The question is: solve $x_{n+1}-2x_{n} = 2n$ where $x(0) = 1$.
I'm trying to solve this equation, here is where I got stuck:
$zX(z)-x(0).z-2X(z)=\frac{2z}{(z-1)^2}$
$ X(z)[z-2]=\frac{2z}{(z-1)^2}+z$
$X(z)=\frac{2z}{(z-1)^2(z-2)}+\frac{z}{(z-2)}$
I know we should do inverse $\mathcal{Z}$-transform next to find $x(n)$ but I don't know how.

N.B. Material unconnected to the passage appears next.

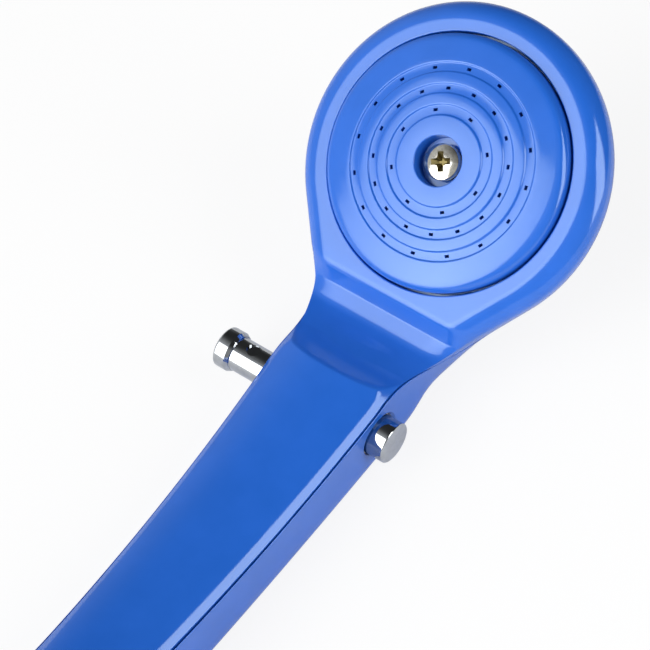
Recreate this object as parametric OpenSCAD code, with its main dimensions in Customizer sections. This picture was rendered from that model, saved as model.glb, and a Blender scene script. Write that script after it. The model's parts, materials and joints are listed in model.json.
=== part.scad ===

What is solution of the recurrence equation.
Thank you
Let $$X(z) = \sum_{n = 0}^{\infty}x[n]z^{-n}$$We have $$\mathcal{Z}\{x[n+1]\} = zX(z) - zx[0]$$ Also we have $$\mathcal{Z}\{n\} = \sum_{n = 0}^{\infty}nz^{-n} = \frac{z}{(z-1)^2}, \ \ \ |z|\gt1$$
Applying $\mathcal{Z}-$transform to the equation we have $$zX(z) - zx[0] -2X(z) = \frac{2z}{(z-1)^2}$$We know that $x[0] = 1$, so we have $$X(z) = \frac{2z}{(z-1)^2(z-2)} + \frac{z}{z-2}$$Using partial fraction decomposition $$\frac{z}{(z-1)^2(z-2)} = \frac{A}{z-2} + \frac{B}{z-1} + \frac{C}{(z-1)^2}$$ We get $$A= 4 , B=-4 , C = -2$$So we have $$X(z) = \frac{6}{z-2} + \frac{-4}{z-1} + \frac{-2}{(z-1)^2} + 1$$ We know that $\mathcal{Z}\{a^n u[n]\} = \frac{1}{1-az^{-1}}$ when $|z|\gt |a|$ and $\mathcal{Z}\{x[n-1]\} = z^{-1}X(z) + x[-1]$. The result is $\mathcal{Z}\{a^{n-1} u[n-1]\} = \frac{1}{z-a}$. Another property is $\mathcal{Z}\{nx[n]\} = -z\frac{dX(z)}{dz}$ which implies $\mathcal{Z}\{a^{n} u[n]n\} = \frac{az}{(z-a)^2}$ and then $$\mathcal{Z}\{a^{n-1} u[n-1](n-1)\} = \frac{a}{(z-a)^2}$$ Obviously we have $\mathcal{Z}\{\delta[n]\} = 1$. Combining the mentioned results we get $$x[n] = 6(2^{n-1}u[n-1])-4(u[n-1])-(2u[n-1](n-1)) + \delta[n] = u[n-1](-2n-2+3\times2^{n}) + \delta[n]$$ We can check that using WA which gives $$x[n] = -2n + 3\times2^n - 2$$ To see that both answers agree, note that $x[0] = y[0] = 1$ and if $n \ge 1$ $$x[n] = y[n] = -2n + 3\times2^n - 2$$